Zaiwa (autonym: /tsau³¹va⁵¹/; 载瓦; Burmese: ဇိုင်ဝါး/အဇီး) is a Burmish language spoken in parts of southwest China and eastern Burma. There are around 100,000 speakers. It is also known as Atsi, its name in Jingpo. Zaiwa may be spelled 'Tsaiva' or 'Tsaiwa', and Atsi may be spelled 'Aci', 'Aji', 'Atshi', 'Atzi' or 'Azi'. Other names include Atsi-Maru, Szi and Xiaoshanhua. Pela (Bola), with 400 speakers, was once classified as a dialect. From the 1950s Zaiwa was written using the Roman script. A Gospel of Mark was published in Zaiwa in 1938 in the Fraser alphabet and in 1951 in the Roman script.

==Distribution==
There are more than 70,000 Zaiwa speakers in Yunnan, China, including in:
- Bangwa (邦瓦), Longchuan County, Dehong Prefecture
- Zhanxi (盏西), Yingjiang County, Dehong Prefecture
- Xishan (西山), Mangshi, Dehong Prefecture

The Ethnologue lists Bengwa, Longzhun and Tingzhu as dialects.

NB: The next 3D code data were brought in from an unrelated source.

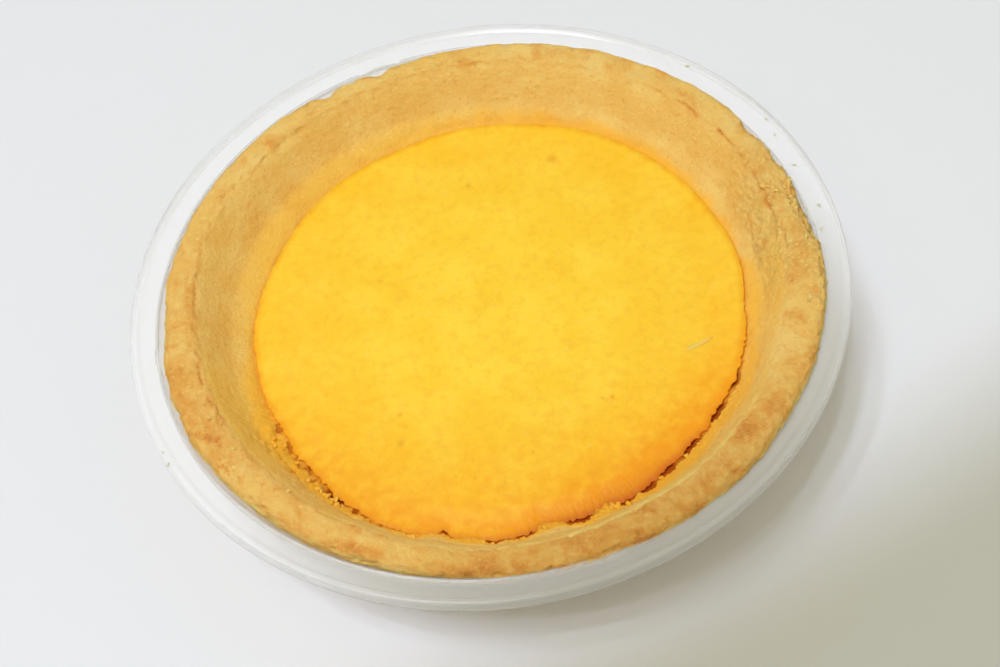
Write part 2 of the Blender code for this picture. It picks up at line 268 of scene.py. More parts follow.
# Crumbs on the flange: (x, y, width).
FLANGE_CRUMBS = in_metres((0, 1, 2), (
    (-40.6, -15, 0.3), (-40, -17, 0.42), (38.35, 18.9, 0.4), (38.7, 16.3, 0.3), (40.1, 10.9, 0.35),
    (41.7, 3.9, 0.35), (41.2, 0.4, 0.3), (30.3, 29.9, 0.35),
))

SLIVER_ENDS = ((21.8 * MM, -10.6 * MM), (25.6 * MM, -9.4 * MM))
SLIVER_WIDTH = 0.6 * MM

# The camera, which is turned so that the tart's right side is higher in the picture.
SENSOR_WIDTH = 36.0
IMAGE_WIDTH = 1000.0
CAMERA_FOCAL_PIXELS = 2756.0

# The lamps stand at the near left. The middle of the main lamps' pool on the table is far off at the back.
LAMP_AZIMUTH = 220.0
KEY_AIM = (LAMP_AZIMUTH, 73.0)
FILL_AIM = (LAMP_AZIMUTH, 70.0, 0.9)
FILL_WIDTH = 0.8
BOUNCE_AIM = (10.0, 35.0, 0.9)
BOUNCE_WIDTH = 0.7

# Each of the key's lamps has a cone whose edge crosses the table at KEY_EDGE.
KEY_BLEND = 0.035
KEY_POOL = Vector((-0.08, 0.2463, 0.0))
KEY_EDGE = Vector((0.0127, -0.039, 0.0))
KEY_LAMPS = 6


def display(red, green, blue):
    """A linear colour from one as a screen shows it, each part from 0 to 255."""
    parts = [part / 255.0 for part in (red, green, blue)]
    return tuple(part / 12.92 if part <= 0.04045 else ((part + 0.055) / 1.055) ** 2.4 for part in parts)


def smooth_step(low, high, value):
    share = min(max((value - low) / (high - low), 0.0), 1.0)
    return share * share * (3.0 - 2.0 * share)


def azimuth_of(point):
    return math.degrees(math.atan2(point.y, point.x)) % 360.0


def around(point):
    """A point's azimuth, its distance from the axis and the direction outward from there."""
    radius = math.hypot(point.x, point.y)
    return azimuth_of(point), radius, Vector((point.x / radius, point.y / radius, 0.0))


def bump(azimuth, middle, half_width):
    """A smooth hump over azimuths, 1 at the middle and 0 at half_width from it."""
    away = abs((azimuth - middle + 180.0) % 360.0 - 180.0)
    return 1.0 - smooth_step(0.0, half_width, away)


def mound(value, middle, half_width):
    """A smooth hump over lengths, 1 at the middle and 0 at half_width from it."""
    return 1.0 - smooth_step(0.0, half_width, abs(value - middle))


def lumps(point, size, seed):
    """Smooth noise from about -1 to 1, whose lumps are about size across."""
    return noise.noise(point / size + Vector((seed, seed * 1.7, seed * 0.3)))


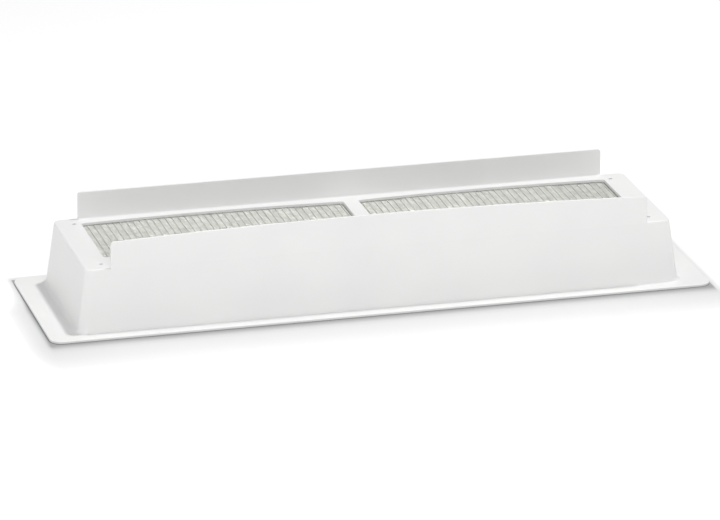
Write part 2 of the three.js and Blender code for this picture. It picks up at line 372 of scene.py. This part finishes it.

In Myanmar, the Sadon (Sadung) dialect is the standard variety.

== Phonology ==

=== Consonants ===
Zaiwa has the following consonant sounds:

|  |  | Labial |  | Dental/ Alveolar |  | Palatal | Velar |  |
| plain | pal. | plain | sib. | plain | pal. |
| Plosive/ Affricate | voiceless | p | pʲ | t | t͡s̪ | t͡ʃ | k | kʲ |
| aspirated | pʰ | pʰʲ | tʰ | t͡s̪ʰ | t͡ʃʰ | kʰ | kʰʲ |
| Fricative | voiceless | f |  |  | s̪ | ʃ | x | xʲ |
| voiced | v |  |  |  | ʒ |  |  |
| Nasal |  | m | mʲ | n |  |  | ŋ | ŋʲ |
| Approximant |  | w |  | l |  | j |  |  |

=== Vowels ===
Zaiwa distinguishes between tense throat and lax throat vowel sounds:

|  | Front |  | Central |  | Back |  |
| lax | tense | lax | tense | lax | tense |
| Close | i | i̠ |  |  | u | u̠ |
| Mid | ɛ | ɛ̠ | ə | ə̠ | ɔ | ɔ̠ |
| Open |  |  | a | a̠ |  |  |
| Syllabic |  |  | ɹ̩ | ɹ̠̩ |  |  |

=== Tones ===
Zaiwa has five tones. Three of these five tones are in unchecked syllables and the remaining two are in checked syllables. The tones are distinguished through a numbering system of one to five; one being the lowest pitch and five the highest pitch.